The dish color ranges from light brown to black, depending on the process used in drying the cassava.

16. Palm-nut soup

Palm-nut soup is quite a popular traditional Ghanaian food. There is a variation of this soup in the southern part of Nigeria.

This soup is prepared with palm nut pulp, meat or fish, onions, garlic, ginger, peppers, salt, tomatoes, and water. The mixture of these ingredients is cooked until it becomes thick.

This soup could be served alone as a starter before the main dish. However, it can also act as the main dish, served with fufu or plain rice.

17. Light soup

Light soup is also known as tomatoes soup.
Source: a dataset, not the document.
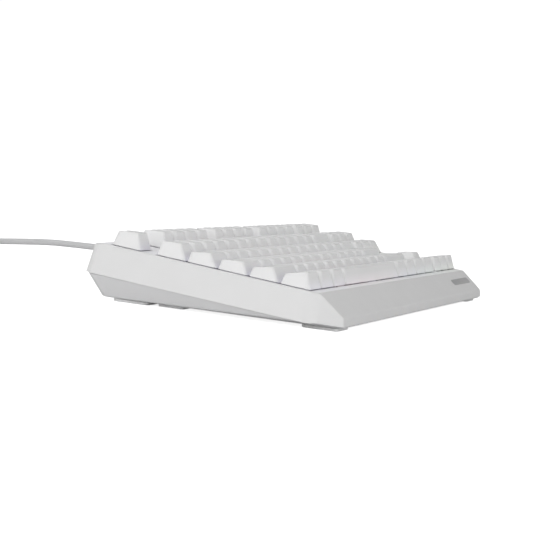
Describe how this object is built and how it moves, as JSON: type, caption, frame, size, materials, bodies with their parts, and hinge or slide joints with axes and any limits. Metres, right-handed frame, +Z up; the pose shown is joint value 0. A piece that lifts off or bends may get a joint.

When compared to groundnut soup or palm nut soup, it is relatively light, hence, the name.

It is one of the easiest Ghanaian soups to prepare.

It is made by blending tomatoes, onions, garlic, ginger, garden eggs, and pepper, then filtering out the pulps. The liquid is boiled and an already cooked meat or fish, then salt is added for taste.

18. Rice Water Porridge

As earlier mentioned, Ghanaians love reinventing their rice. This dish is a popular breakfast option in the Southern and Middle belts of Ghana.

This dish is prepared with just three ingredients: rice, water, and salt. However, after the rice, water and salt are boiled to form a porridge, sugar and milk are added as sweeteners.

19. Okra soup

Okra soup is made primarily from the okra. There are two variations to this soup: dry okra and fresh okra soup.

However, both variations are prepared with okra, palm oil (sometimes), meat, fish, ginger, onions, salt, and other spices.

Additionally, okra soup can be eaten with fufu, banku, and Omo Tuo.

20. Tubaani

Tubaani can also be called beans pudding. This is a delicacy of Northern Ghana. This dish is made from ground black-eyed peas mixed with water and stirred into a pudding, then steamed over boiling water.

In addition, this dish has a very distinct, pleasant aroma that draws people. Fried onions and peppers are served along with tubaani.

These are some of the traditional Ghanaian food you can try when you visit Ghana or go to a Ghanaian restaurant.

Although not all the dishes might be suitable for your taste buds, you are sure to acquire a new favorite food among them.